Cutting MDF with a 3/16″ 10mm Shank Carbide End Mill is a reliable and efficient method. This tool, especially when chosen for its standard length and suitability for dry cutting, provides clean edges and good control for your projects. Get ready to achieve precise MDF cuts with ease!
Hey there, workshop friends! Daniel Bates here, your guide from Lathe Hub. Today, we’re diving into something super practical for anyone working with Medium-Density Fiberboard (MDF): the trusty 3/16-inch carbide end mill with a 10mm shank. If you’ve ever struggled with rough edges or splintering when cutting MDF, you’re in the right place. This little tool, when used correctly, can be a game-changer. We’ll walk through everything you need to know to get those clean, professional cuts you’re after, making your DIY projects shine.

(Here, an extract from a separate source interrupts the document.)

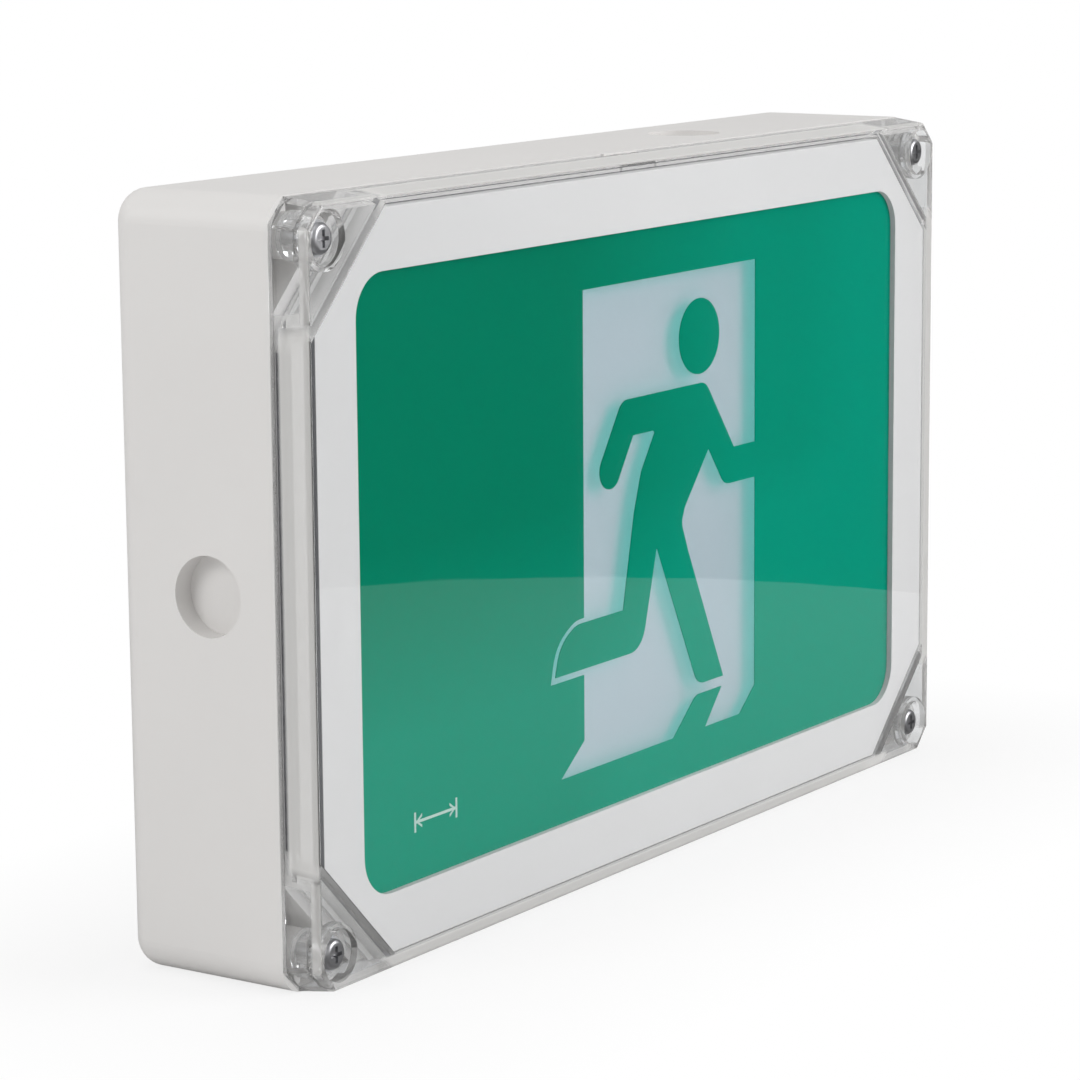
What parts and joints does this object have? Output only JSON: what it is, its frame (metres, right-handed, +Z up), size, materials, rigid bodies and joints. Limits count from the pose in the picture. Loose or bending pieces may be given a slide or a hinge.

Why a 3/16″ Carbide End Mill for MDF?
You might be wondering why a specific size and type of end mill is so important for MDF. MDF, while a fantastic material for many projects, can be a bit tricky to cut cleanly. It’s made from wood fibers mixed with resin and wax, and when you cut it, you’re essentially breaking those fibers. The right tool makes all the difference between a smooth, crisp edge and a fuzzy, chipped mess.
A 3/16-inch end mill offers a good balance of cutting power and precision for many common MDF thicknesses. It’s not too big to be aggressive, and not too small to be weak. When paired with carbide, you get a tool that stays sharp much longer than traditional high-speed steel (HSS) bits. Carbide is incredibly hard and can withstand the friction and heat generated when cutting dense materials like MDF. This means fewer tool changes and more consistent results.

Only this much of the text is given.